Could you extract every entry below and reproduce it exactly?
§ §
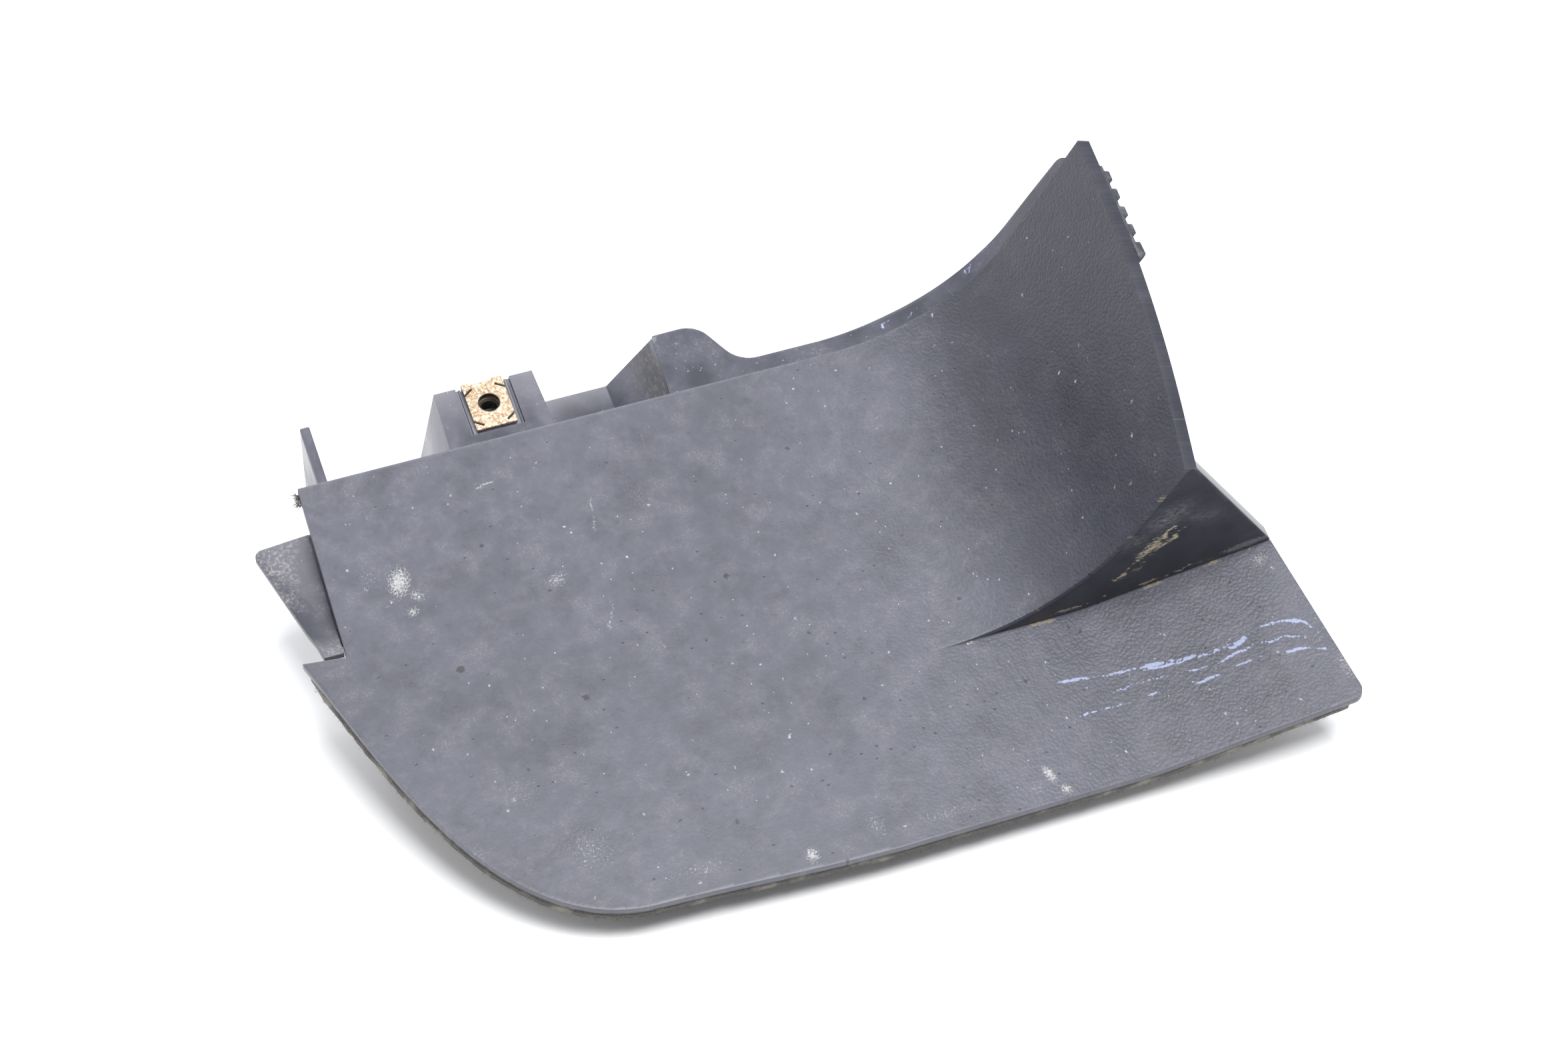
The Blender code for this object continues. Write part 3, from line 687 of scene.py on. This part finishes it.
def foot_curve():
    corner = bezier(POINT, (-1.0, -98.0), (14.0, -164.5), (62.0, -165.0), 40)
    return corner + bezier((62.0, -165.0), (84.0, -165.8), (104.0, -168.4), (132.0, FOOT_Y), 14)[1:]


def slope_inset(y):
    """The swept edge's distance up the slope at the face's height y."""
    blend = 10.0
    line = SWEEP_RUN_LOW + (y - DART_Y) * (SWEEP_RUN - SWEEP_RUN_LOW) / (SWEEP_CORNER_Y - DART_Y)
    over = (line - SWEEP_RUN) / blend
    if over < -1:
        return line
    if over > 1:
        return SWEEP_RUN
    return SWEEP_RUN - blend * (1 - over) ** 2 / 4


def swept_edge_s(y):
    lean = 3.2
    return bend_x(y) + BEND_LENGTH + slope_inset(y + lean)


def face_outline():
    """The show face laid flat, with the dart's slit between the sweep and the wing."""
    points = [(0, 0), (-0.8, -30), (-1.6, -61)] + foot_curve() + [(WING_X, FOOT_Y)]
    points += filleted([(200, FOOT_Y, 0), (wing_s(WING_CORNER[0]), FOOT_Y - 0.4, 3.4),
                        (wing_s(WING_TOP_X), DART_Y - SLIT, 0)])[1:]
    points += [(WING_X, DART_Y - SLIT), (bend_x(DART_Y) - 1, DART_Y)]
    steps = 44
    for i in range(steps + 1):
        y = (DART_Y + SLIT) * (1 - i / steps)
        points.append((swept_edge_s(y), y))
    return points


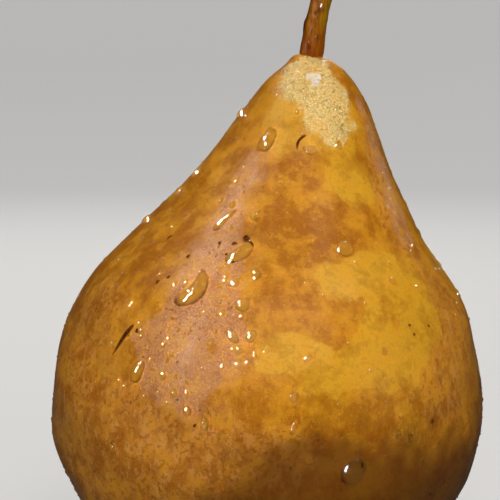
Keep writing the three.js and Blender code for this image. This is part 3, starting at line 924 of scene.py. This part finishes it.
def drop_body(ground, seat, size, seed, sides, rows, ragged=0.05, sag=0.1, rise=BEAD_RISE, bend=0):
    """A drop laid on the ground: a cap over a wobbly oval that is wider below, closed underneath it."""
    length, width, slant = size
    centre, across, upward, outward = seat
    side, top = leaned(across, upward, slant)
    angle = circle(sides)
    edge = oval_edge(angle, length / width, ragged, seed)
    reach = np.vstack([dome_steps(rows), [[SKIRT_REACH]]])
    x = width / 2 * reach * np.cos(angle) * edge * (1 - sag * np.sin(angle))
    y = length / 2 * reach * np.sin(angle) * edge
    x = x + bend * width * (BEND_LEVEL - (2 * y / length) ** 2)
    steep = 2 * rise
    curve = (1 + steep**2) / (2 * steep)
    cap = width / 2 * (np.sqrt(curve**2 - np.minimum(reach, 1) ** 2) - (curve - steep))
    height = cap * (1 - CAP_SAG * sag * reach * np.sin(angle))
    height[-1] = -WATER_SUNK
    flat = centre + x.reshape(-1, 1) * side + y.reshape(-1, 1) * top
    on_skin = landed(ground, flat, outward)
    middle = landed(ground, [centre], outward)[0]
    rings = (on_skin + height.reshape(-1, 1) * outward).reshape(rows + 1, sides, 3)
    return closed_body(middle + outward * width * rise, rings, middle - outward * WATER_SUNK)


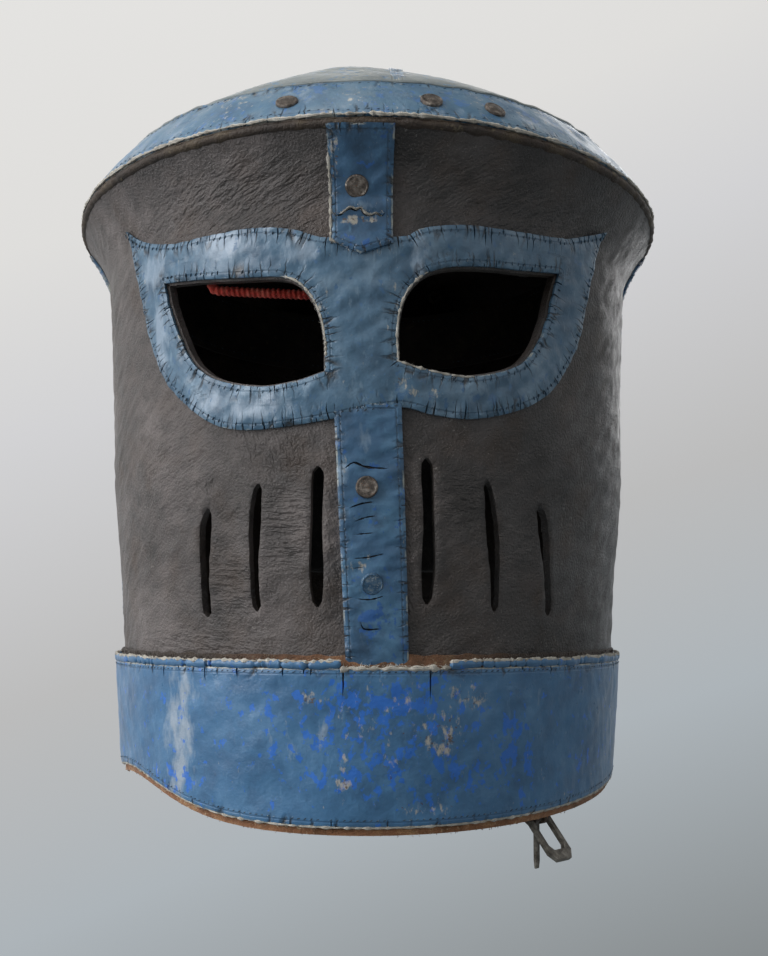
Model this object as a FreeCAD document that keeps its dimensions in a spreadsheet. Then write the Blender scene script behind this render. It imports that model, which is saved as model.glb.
§ §
Exercise answer:
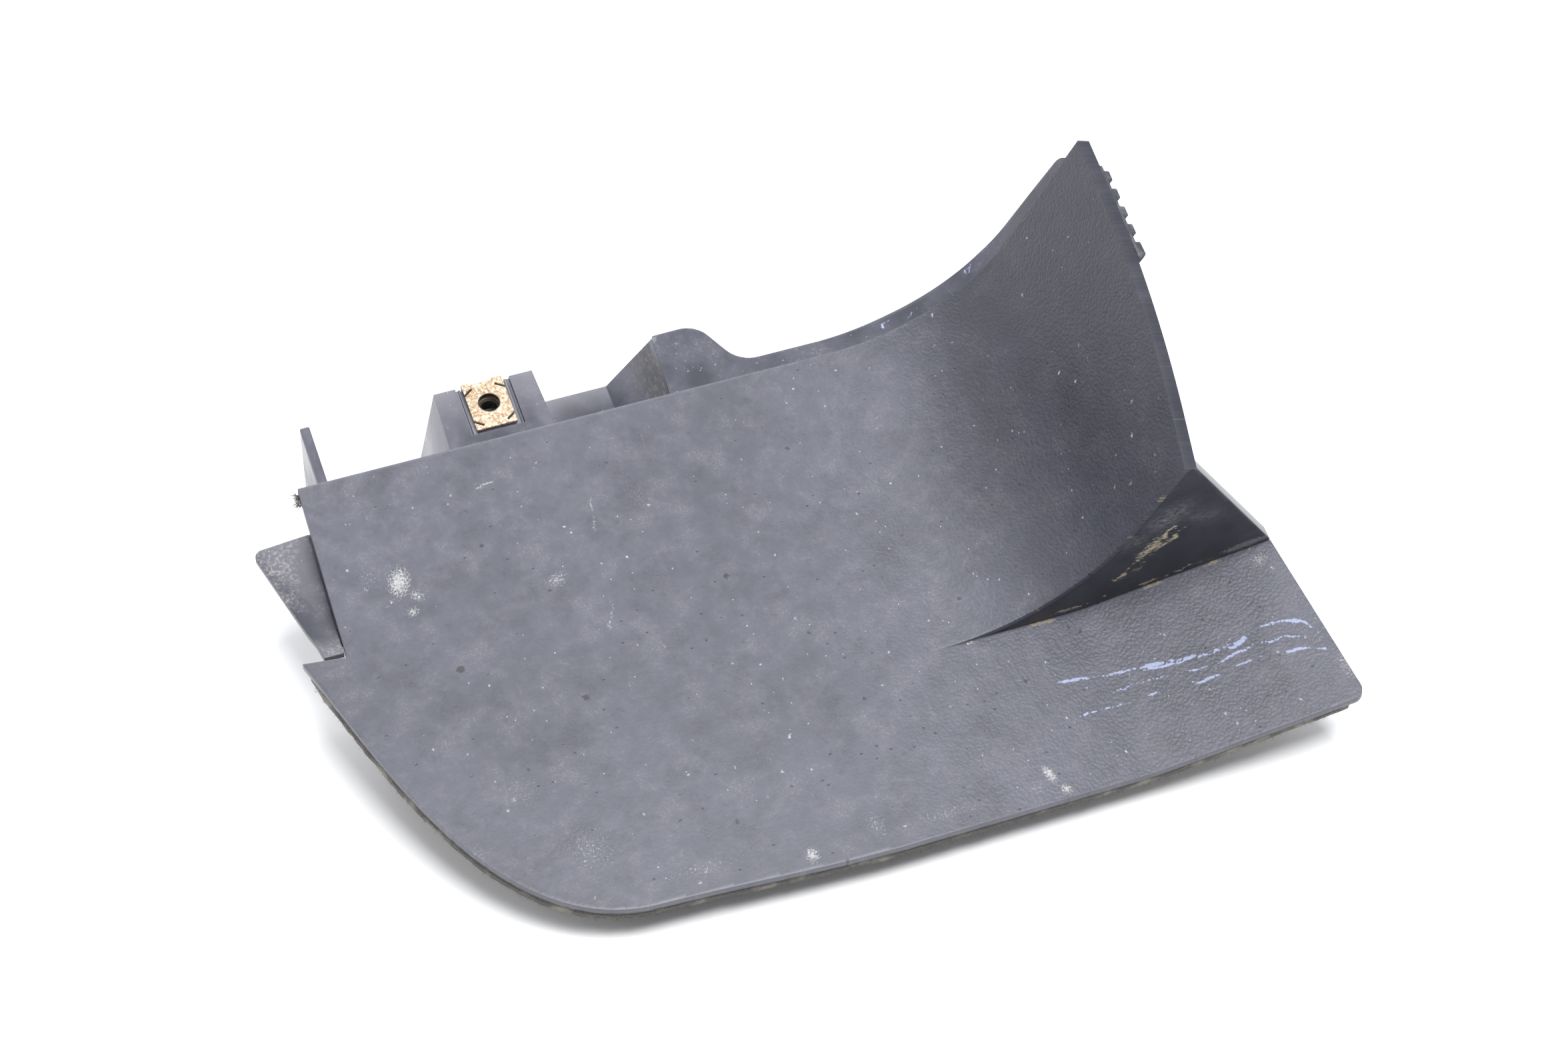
The Blender code for this object continues. Write part 3, from line 687 of scene.py on. This part finishes it.
def foot_curve():
    corner = bezier(POINT, (-1.0, -98.0), (14.0, -164.5), (62.0, -165.0), 40)
    return corner + bezier((62.0, -165.0), (84.0, -165.8), (104.0, -168.4), (132.0, FOOT_Y), 14)[1:]


def slope_inset(y):
    """The swept edge's distance up the slope at the face's height y."""
    blend = 10.0
    line = SWEEP_RUN_LOW + (y - DART_Y) * (SWEEP_RUN - SWEEP_RUN_LOW) / (SWEEP_CORNER_Y - DART_Y)
    over = (line - SWEEP_RUN) / blend
    if over < -1:
        return line
    if over > 1:
        return SWEEP_RUN
    return SWEEP_RUN - blend * (1 - over) ** 2 / 4


def swept_edge_s(y):
    lean = 3.2
    return bend_x(y) + BEND_LENGTH + slope_inset(y + lean)


def face_outline():
    """The show face laid flat, with the dart's slit between the sweep and the wing."""
    points = [(0, 0), (-0.8, -30), (-1.6, -61)] + foot_curve() + [(WING_X, FOOT_Y)]
    points += filleted([(200, FOOT_Y, 0), (wing_s(WING_CORNER[0]), FOOT_Y - 0.4, 3.4),
                        (wing_s(WING_TOP_X), DART_Y - SLIT, 0)])[1:]
    points += [(WING_X, DART_Y - SLIT), (bend_x(DART_Y) - 1, DART_Y)]
    steps = 44
    for i in range(steps + 1):
        y = (DART_Y + SLIT) * (1 - i / steps)
        points.append((swept_edge_s(y), y))
    return points


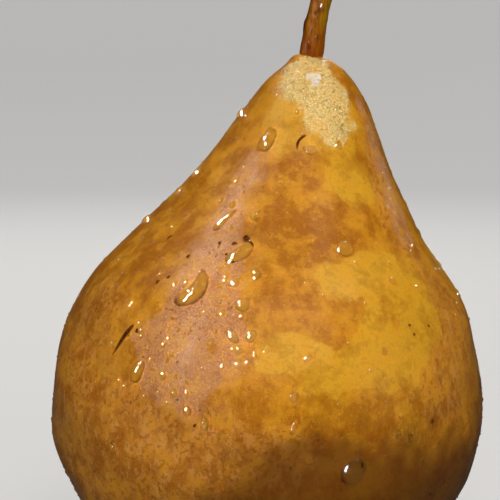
Keep writing the three.js and Blender code for this image. This is part 3, starting at line 924 of scene.py. This part finishes it.
def drop_body(ground, seat, size, seed, sides, rows, ragged=0.05, sag=0.1, rise=BEAD_RISE, bend=0):
    """A drop laid on the ground: a cap over a wobbly oval that is wider below, closed underneath it."""
    length, width, slant = size
    centre, across, upward, outward = seat
    side, top = leaned(across, upward, slant)
    angle = circle(sides)
    edge = oval_edge(angle, length / width, ragged, seed)
    reach = np.vstack([dome_steps(rows), [[SKIRT_REACH]]])
    x = width / 2 * reach * np.cos(angle) * edge * (1 - sag * np.sin(angle))
    y = length / 2 * reach * np.sin(angle) * edge
    x = x + bend * width * (BEND_LEVEL - (2 * y / length) ** 2)
    steep = 2 * rise
    curve = (1 + steep**2) / (2 * steep)
    cap = width / 2 * (np.sqrt(curve**2 - np.minimum(reach, 1) ** 2) - (curve - steep))
    height = cap * (1 - CAP_SAG * sag * reach * np.sin(angle))
    height[-1] = -WATER_SUNK
    flat = centre + x.reshape(-1, 1) * side + y.reshape(-1, 1) * top
    on_skin = landed(ground, flat, outward)
    middle = landed(ground, [centre], outward)[0]
    rings = (on_skin + height.reshape(-1, 1) * outward).reshape(rows + 1, sides, 3)
    return closed_body(middle + outward * width * rise, rings, middle - outward * WATER_SUNK)


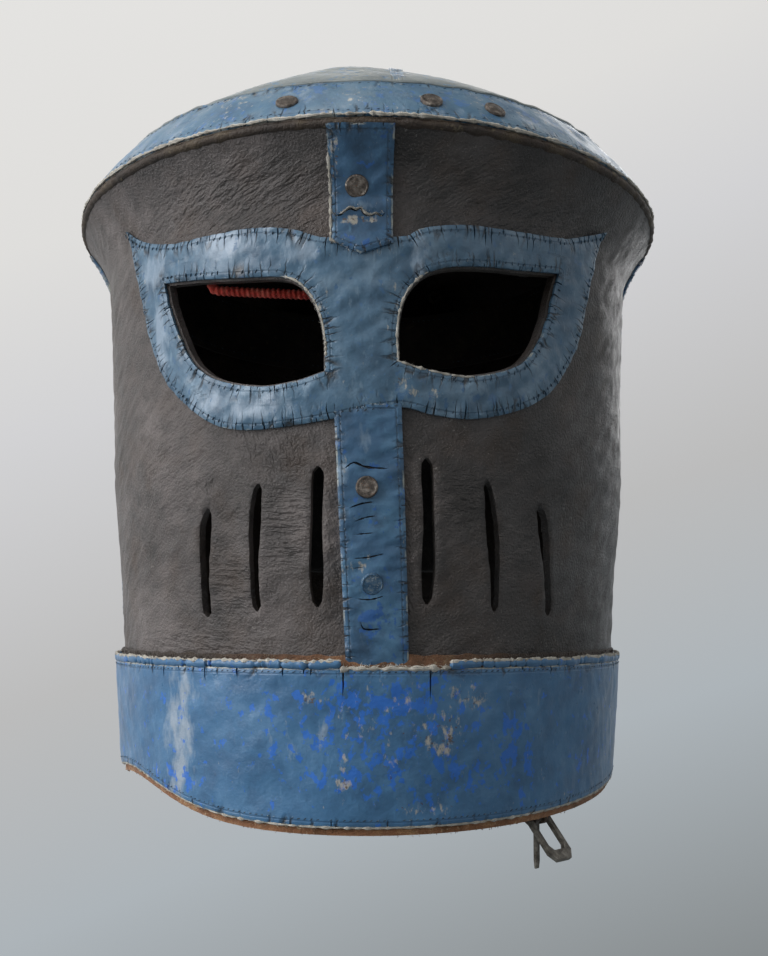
Model this object as a FreeCAD document that keeps its dimensions in a spreadsheet. Then write the Blender scene script behind this render. It imports that model, which is saved as model.glb.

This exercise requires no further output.